$\newcommand\normt[1]{\left\lVert#1\right\rVert_{L^2}}$
We want to minimize the distance function or its square, $$f(\zeta_1,\zeta_2) = \normt{u(x)-\sum_{k=1,2}\sigma_kQ(x-\zeta_k)}^2 = \int \left[u(x)-\sum_{k=1,2}\sigma_kQ(x-\zeta_k)\right]^2dx$$ subject to the constraint $\textbf{C }:|\zeta_1-\zeta_2| > \frac{3}{4}|\log \gamma|.$ Here $Q$ is a function in $L^2$ and $\sigma_k=\pm 1$ for $k=1,2$ and $\gamma>0$ is some constant.
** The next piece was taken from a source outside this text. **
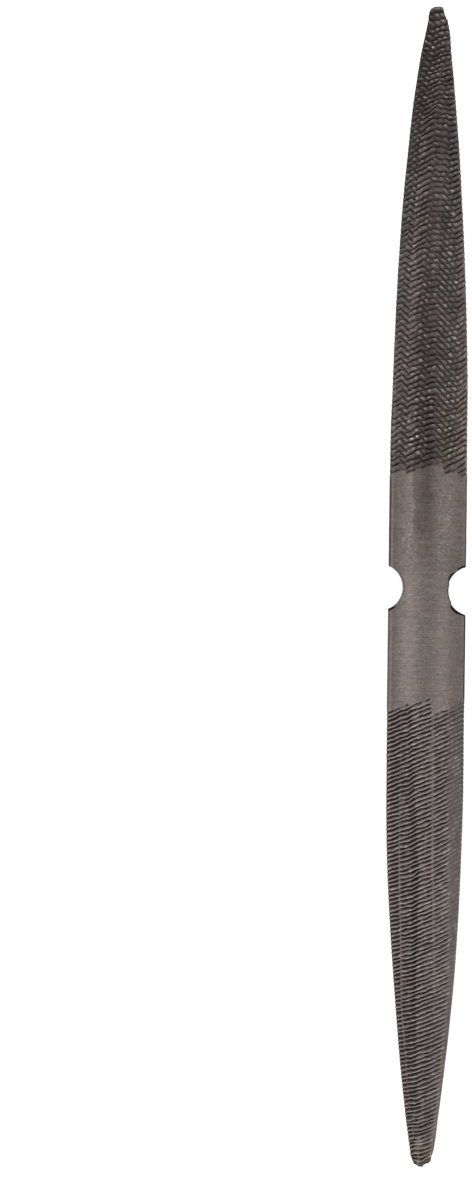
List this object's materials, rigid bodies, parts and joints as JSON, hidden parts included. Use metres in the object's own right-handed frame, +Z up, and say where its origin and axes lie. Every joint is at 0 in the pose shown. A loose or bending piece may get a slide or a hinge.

Suppose that the infimum is achieved at $z_1$ and $z_2$ such that $|z_1-z_2|>\frac{3}{4}|\log \gamma|$ then we denote, $$\epsilon(x) = u(x) - \sigma_1Q(x-z_1) - \sigma_2Q(x-z_2) = \inf_{|\zeta_1-\zeta_2| > \frac{3}{4}|\log \gamma|}f(\zeta_1,\zeta_2).$$ I want to show that $$\langle\epsilon, \partial_{x_j}Q(\cdot-z_1)\rangle = \langle\epsilon, \partial_{x_j}Q(\cdot-z_2)\rangle = 0$$ where the inner product is the usual inner product of two functions in $L^2(\mathbb{R}^N)$ $$\langle u,v \rangle = \int u(x)v(x) dx.$$
My Attempt: On differentiating this expression at the point $(z_1,z_2)$ we get that, $$\frac{\partial}{\partial \zeta_1} f_{|(z_1,z_2)}= 2\int \left[u(x)-\sum_{k=1,2}\sigma_kQ(x-z_k)\right](\sigma_1 \sum_{j=1}^{N}\partial_{x_j} Q(x-z_1)) = 0$$ which implies that $$\langle \epsilon(x),\sum_{j=1}^{N}\partial_{x_j} Q(x-z_1))\rangle = 0.$$ Similarily by computing the other partial derivative we can get, $$\langle \epsilon(x),\sum_{j=1}^{N}\partial_{x_j} Q(x-z_2))\rangle = 0.$$ Is this computation correct up to this point? I am not sure how to proceed further, all I know is that $Q$ is a positive and radial function.